Your instructions: Reproduce, word for word, only the lines from the one containing "const stationsAt = (tape, places)" through the one containing "for node in", both included.

Data segment:
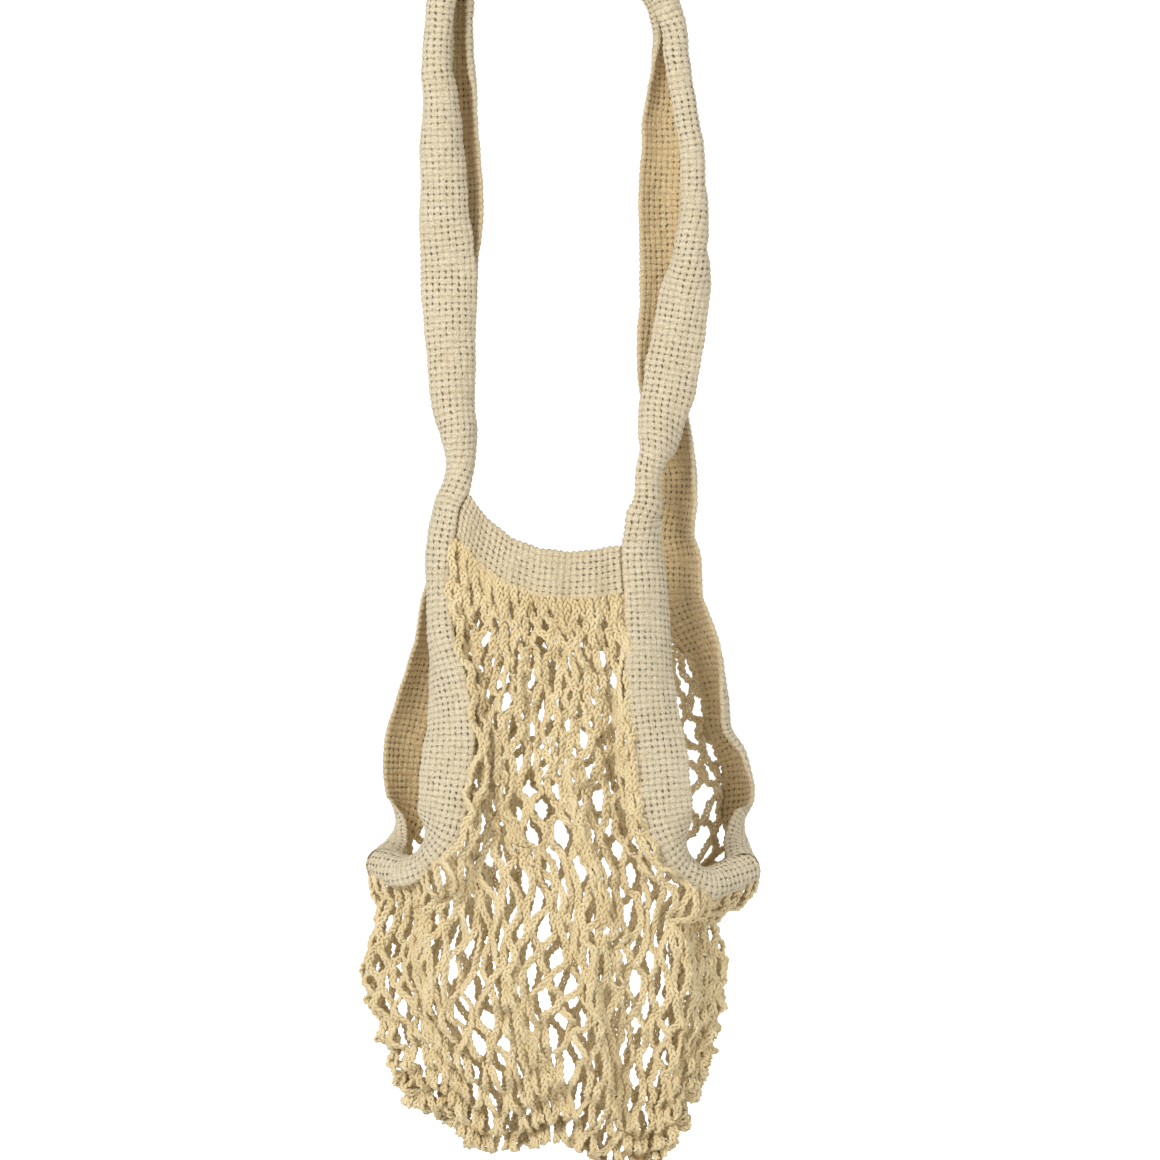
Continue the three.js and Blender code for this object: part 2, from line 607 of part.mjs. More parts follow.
// The net as a surface: around runs 0..RIM_STEPS, down runs 0..NET_ROWS.
class NetSurface {
  constructor(rim) {
    this.rim = rim;
    this.fineRows = NET_ROWS * NET_FINE;
    this.grid = rim.map((_, u) => this.column(u));
    this.foldGrid();
  }

  // Share of the half width for rim step u on the first ring, and evenly spread.
  spread(u) {
    const quarter = RIM_STEPS / 4;
    const name = ["frontRight", "frontLeft", "rearLeft", "rearRight"][Math.floor(u / quarter) % 4];
    const fromFoot = (u < quarter || (u >= 2 * quarter && u < 3 * quarter))
      ? u % quarter : quarter - u % quarter;
    const column = FAN.map((row) => row[name]);
    const t = fromFoot / CELL_SPLIT;
    return { fan: through(column, t), even: 1 - t / (FAN.length - 1) };
  }

  column(u) {
    const half = RIM_STEPS / 2;
    const facing = u > half ? REAR : (u === 0 || u === half ? 0 : FRONT);
    const toRight = u < half / 2 || u > RIM_STEPS - half / 2;
    const { fan, even } = this.spread(u);
    const rim = this.rim[u];
    const lead = rim.point.clone().addScaledVector(rim.way, NET_LEAD);
    lead.z -= NET_LEAD * (1 - Math.abs(rim.way.z));
    const points = [rim.point.clone(), lead];
    const footLevel = -HANDLE_DROP - OPENING_DROP;
    for (const ring of NET_RINGS) {
      const share = mix(fan, Math.sin(even * Math.PI / 2), ring.even);
      const middle = (ring.left + ring.right) / 2;
      const out = mix(middle, toRight ? ring.right : ring.left, share);
      const round = Math.sqrt(Math.max(0, 1 - share ** 2));
      points.push(new THREE.Vector3(out * BODY_WIDTH, facing * ring.deep * BODY_DEPTH * round,
        footLevel - ring.down * NET_DROP));
    }
    const across = toRight ? (1 + even) / 2 : (1 - even) / 2;
    const row = across * (HEM.length - 1);
    const fromCorner = 1 - Math.abs(2 * across - 1);
    points.push(new THREE.Vector3(through(HEM.map((h) => h.out), row) * BODY_WIDTH,
      facing * (HEM_FOLD - NET_WALL) / 2 * smooth(fromCorner * HEM_CORNER_TAPER),
      footLevel - through(HEM.map((h) => h.down), row) * NET_DROP));
    const curve = new THREE.CatmullRomCurve3(points, false, "centripetal");
    return curve.getSpacedPoints(this.fineRows);
  }

  rawNormal(u, v) {
    const n = this.rim.length;
    const around = this.grid[(u + 1) % n][v].clone().sub(this.grid[(u + n - 1) % n][v]);
    const down = this.grid[u][Math.min(v + 1, this.fineRows)].clone()
      .sub(this.grid[u][Math.max(v - 1, 0)]);
    return around.cross(down).normalize();
  }

  // Gathers: the surface waves in and out round the net, more in the middle of its height.
  foldGrid() {
    const normals = this.grid.map((column, u) => column.map((_, v) => this.rawNormal(u, v)));
    this.grid.forEach((column, u) => column.forEach((point, v) => {
      const down = v / this.fineRows;
      const turn = 2 * Math.PI * u / RIM_STEPS;
      const slant = SECOND_FOLD_SLANT * down;
      const wave = Math.cos(FOLD_COUNT * turn)
        + SECOND_FOLD * Math.cos(SECOND_FOLD_COUNT * turn + slant);
      const swell = Math.sin(Math.PI * down) ** FOLD_SWELL;
      point.addScaledVector(normals[u][v], FOLD_DEPTH * swell * wave / (1 + SECOND_FOLD));
    }));
    this.normals = this.grid.map((column, u) => column.map((_, v) => this.rawNormal(u, v)));
    this.rim.forEach((rim, u) => {
      for (let v = 0; v < RIM_ROWS; v++) {
        this.normals[u][v].lerp(rim.normal, 1 - v / RIM_ROWS).normalize();
      }
      const hem = this.normals[u][this.fineRows];
      hem.z = 0;
      hem.normalize().add(new THREE.Vector3(...DOWNWARDS)).normalize();
    });
  }

  blend(grid, around, down) {
    const n = this.rim.length;
    const [u, v] = [((around % n) + n) % n, Math.min(down * NET_FINE, this.fineRows - NEARLY)];
    const [u0, v0] = [Math.floor(u), Math.floor(v)];
    const row = (k) => grid[k % n][v0].clone().lerp(grid[k % n][v0 + 1], v - v0);
    return row(u0).lerp(row(u0 + 1), u - u0);
  }

  point(around, down) {
    return this.blend(this.grid, around, down);
  }

  normal(around, down) {
    return this.blend(this.normals, around, down).normalize();
  }
}

// The net as a wall with a gap in each diamond cell, closed along the bottom fold.
function netGeometry(surface) {
  const positions = [];
  const faces = [];
  const known = new Map();
  const vertex = (around, down, side) => {
    const wrapped = ((around % RIM_STEPS) + RIM_STEPS) % RIM_STEPS;
    const key = `${wrapped.toFixed(4)},${down.toFixed(4)},${side}`;
    if (!known.has(key)) {
      const p = surface.point(wrapped, down)
        .addScaledVector(surface.normal(wrapped, down), side * NET_WALL / 2);
      known.set(key, positions.length / 3);
      positions.push(p.x, p.y, p.z);
    }
    return known.get(key);
  };
  const both = (corners) => {
    const [outer, inner] = [1, -1].map((side) => corners.map(([u, v]) => vertex(u, v, side)));
    return { outer, inner };
  };
  const polygon = (corners) => {
    const { outer, inner } = both(corners);
    for (let n = 1; n + 1 < corners.length; n++) {
      faces.push(outer[0], outer[n], outer[n + 1], inner[0], inner[n + 1], inner[n]);
    }
  };
  const ring = (cell, hole) => {
    const [a, b] = [both(cell), both(hole)];
    cell.forEach((_, n) => {
      const m = (n + 1) % cell.length;
      faces.push(a.outer[n], a.outer[m], b.outer[m], a.outer[n], b.outer[m], b.outer[n]);
      faces.push(a.inner[n], b.inner[m], a.inner[m], a.inner[n], b.inner[n], b.inner[m]);
      faces.push(b.outer[n], b.outer[m], b.inner[m], b.outer[n], b.inner[m], b.inner[n]);
    });
  };
  const s = CELL_SPLIT;
  for (let row = 1; row < NET_ROWS; row++) {
    for (let i = 0; i < HALF_CELLS; i++) {
      if ((i + row) % 2 === 0) continue;
      const [u, v] = [i * s, row];
      const cell = [[u, v - 1], [u - s / 2, v - 0.5], [u - s, v], [u - s / 2, v + 0.5],
        [u, v + 1], [u + s / 2, v + 0.5], [u + s, v], [u + s / 2, v - 0.5]];
      const wide = surface.point(u - s, v).distanceTo(surface.point(u + s, v)) / 2;
      const tall = surface.point(u, v - 1).distanceTo(surface.point(u, v + 1)) / 2;
      const reach = wide * tall / Math.hypot(wide, tall);
      const open = Math.max(LEAST_OPENING, 1 - NET_STRAND / 2 / reach);
      const hole = cell.map(([cu, cv], n) => {
        const share = n % 2 === 0 ? open * CORNER_OPENING : open;
        return [mix(u, cu, share), mix(v, cv, share)];
      });
      ring(cell, hole);
    }
  }
  for (let i = 1; i < HALF_CELLS; i += 2) {
    const u = i * s;
    const rim = [];
    for (let n = -s; n <= s; n++) rim.push([u + n, 0]);
    polygon([[u, 1], [u - s / 2, 0.5], ...rim, [u + s / 2, 0.5]].reverse());
  }
  const hemStart = NET_ROWS % 2 === 0 ? 1 : 0;
  for (let i = hemStart; i < HALF_CELLS; i += 2) {
    const [u, v] = [i * s, NET_ROWS];
    polygon([[u, v - 1], [u - s / 2, v - 0.5], [u - s, v], [u, v], [u + s, v],
      [u + s / 2, v - 0.5]]);
  }
  for (let u = 0; u < RIM_STEPS; u++) {
    const { outer, inner } = both([[u, 0], [u + 1, 0]]);
    faces.push(outer[0], outer[1], inner[1], outer[0], inner[1], inner[0]);
  }
  const half = HALF_CELLS / 2;
  for (let i = 0; i < half; i++) {
    const strip = [[i, 1], [i + 1, 1], [HALF_CELLS - i - 1, 1], [HALF_CELLS - i, 1]]
      .map(([k]) => [k * s, NET_ROWS]);
    const { outer, inner } = both(strip);
    const close = (a, b, c, d, flip) => {
      const add = (p, q, r) => {
        if (p !== q && q !== r && p !== r) faces.push(...(flip ? [p, r, q] : [p, q, r]));
      };
      add(a, b, c);
      add(a, c, d);
    };
    close(...outer, true);
    close(...inner, false);
  }
  return closedGeometry(positions, faces);
}

function piece(name, geometry, finish) {
  const mesh = new THREE.Mesh(geometry, new THREE.MeshStandardMaterial(finish));
  mesh.name = name;
  return mesh;
}

function tapePiece(name, { tape, seams }) {
  const stations = seams.places.map((t) => tape.station(t));
  return piece(name, sheetSolid(stations, TAPE_THICKNESS), TAPE_MATERIAL);
}

// The front tape climbs on the right and falls on the left; the rear tape the other way.
const frontTape = new Tape(
  quarterRows(FRONT_RIGHT_STRAP, FRONT_RIGHT_SIDE, { facing: FRONT }),
  quarterRows(FRONT_LEFT_STRAP, FRONT_LEFT_SIDE, { facing: FRONT }),
);
const rearTape = new Tape(
  quarterRows(REAR_LEFT_STRAP, REAR_LEFT_SIDE, { facing: REAR }),
  quarterRows(REAR_RIGHT_STRAP, REAR_RIGHT_SIDE, { facing: REAR }),
);
const front = {
  tape: frontTape,
  seams: frontTape.seams(BAND_CORNERS.frontRight, BAND_CORNERS.frontLeft),
};
const rear = {
  tape: rearTape,
  seams: rearTape.seams(BAND_CORNERS.rearLeft, BAND_CORNERS.rearRight),
};

const stationsAt = (tape, places) => places.map((t) => tape.station(t));
const frontBand = bandRows(FRONT_BAND, stationsAt(frontTape, front.seams.fall.band),
  stationsAt(frontTape, front.seams.climb.band), FRONT);
const rearBand = bandRows(REAR_BAND, stationsAt(rearTape, rear.seams.climb.band),
  stationsAt(rearTape, rear.seams.fall.band), REAR);
const net = new NetSurface(netRim(front, rear, frontBand, rearBand));

const bag = new THREE.Group();
bag.add(
  tapePiece("front_tape", front),
  tapePiece("rear_tape", rear),
  piece("front_top_band", sheetSolid(frontBand, TOP_BAND_THICKNESS), BAND_MATERIAL),
  piece("rear_top_band", sheetSolid(rearBand, TOP_BAND_THICKNESS), BAND_MATERIAL),
  piece("net_body", netGeometry(net), NET_MATERIAL),
);

export default bag;
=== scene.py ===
# %% [markdown]
# # A knitted string shopping bag, hung up by its two handles
# The bag has two long knitted tapes, two knitted bands across its mouth and a net of knitted
# cords. Every piece is a surface or a cord worked out with numpy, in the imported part's own
# frame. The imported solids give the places: here each of them gets its stitches and strands.

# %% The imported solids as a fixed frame
import bpy
import numpy as np
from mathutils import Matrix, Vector


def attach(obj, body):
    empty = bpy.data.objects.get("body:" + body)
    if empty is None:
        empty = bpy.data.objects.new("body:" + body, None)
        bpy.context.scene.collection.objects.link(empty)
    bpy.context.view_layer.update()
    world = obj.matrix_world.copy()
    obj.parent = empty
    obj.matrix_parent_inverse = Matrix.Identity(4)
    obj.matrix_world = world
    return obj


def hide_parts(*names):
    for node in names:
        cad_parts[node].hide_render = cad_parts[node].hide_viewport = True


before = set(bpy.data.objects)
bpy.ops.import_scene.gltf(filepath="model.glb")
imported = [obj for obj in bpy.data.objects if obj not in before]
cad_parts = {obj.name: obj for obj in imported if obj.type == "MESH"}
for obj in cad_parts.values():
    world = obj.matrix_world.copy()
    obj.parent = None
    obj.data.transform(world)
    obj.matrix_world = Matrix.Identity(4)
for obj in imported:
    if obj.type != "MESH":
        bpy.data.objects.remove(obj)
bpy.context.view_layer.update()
print("solids:", sorted(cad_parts))

# %% [markdown]
# ## Camera
# The bag is seen level from the front. A long lens far away keeps it nearly free of
# perspective, as a thing this flat asks for. The square frame is 487 mm wide where the bag
# hangs, so the top of the handles and the lowest loops are just outside.

# %% Camera
FRAME_WIDTH = 0.4872
FRAME_CENTRE = (0.0126, -0.2596)
CAMERA_DISTANCE = 3.0


def add_object(name, data):
    """Object of a camera, mesh or light, in the scene."""
    added = bpy.data.objects.new(name, data)
    bpy.context.scene.collection.objects.link(added)
    return added


lens = bpy.data.cameras.new("camera")
lens.lens = lens.sensor_width * CAMERA_DISTANCE / FRAME_WIDTH
camera = add_object("camera", lens)
camera.location = (FRAME_CENTRE[0], -CAMERA_DISTANCE, FRAME_CENTRE[1])
camera.rotation_euler = (np.pi / 2, 0, 0)
bpy.context.scene.camera = camera
bpy.context.scene.view_settings.view_transform = "Standard"
print(f"lens {lens.lens:.0f} mm")

# %% [markdown]
# ## Sizes and tables
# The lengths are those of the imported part, in millimetres. A tape's way could be drawn by hand as
# a Bezier curve. Here each table gives sections along a tape, in shares of the named sizes, so
# the way can be read and changed row by row. A smooth curve runs through the rows.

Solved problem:
const stationsAt = (tape, places) => places.map((t) => tape.station(t));
const frontBand = bandRows(FRONT_BAND, stationsAt(frontTape, front.seams.fall.band),
  stationsAt(frontTape, front.seams.climb.band), FRONT);
const rearBand = bandRows(REAR_BAND, stationsAt(rearTape, rear.seams.climb.band),
  stationsAt(rearTape, rear.seams.fall.band), REAR);
const net = new NetSurface(netRim(front, rear, frontBand, rearBand));

const bag = new THREE.Group();
bag.add(
  tapePiece("front_tape", front),
  tapePiece("rear_tape", rear),
  piece("front_top_band", sheetSolid(frontBand, TOP_BAND_THICKNESS), BAND_MATERIAL),
  piece("rear_top_band", sheetSolid(rearBand, TOP_BAND_THICKNESS), BAND_MATERIAL),
  piece("net_body", netGeometry(net), NET_MATERIAL),
);

export default bag;
=== scene.py ===
# %% [markdown]
# # A knitted string shopping bag, hung up by its two handles
# The bag has two long knitted tapes, two knitted bands across its mouth and a net of knitted
# cords. Every piece is a surface or a cord worked out with numpy, in the imported part's own
# frame. The imported solids give the places: here each of them gets its stitches and strands.

# %% The imported solids as a fixed frame
import bpy
import numpy as np
from mathutils import Matrix, Vector


def attach(obj, body):
    empty = bpy.data.objects.get("body:" + body)
    if empty is None:
        empty = bpy.data.objects.new("body:" + body, None)
        bpy.context.scene.collection.objects.link(empty)
    bpy.context.view_layer.update()
    world = obj.matrix_world.copy()
    obj.parent = empty
    obj.matrix_parent_inverse = Matrix.Identity(4)
    obj.matrix_world = world
    return obj


def hide_parts(*names):
    for node in names:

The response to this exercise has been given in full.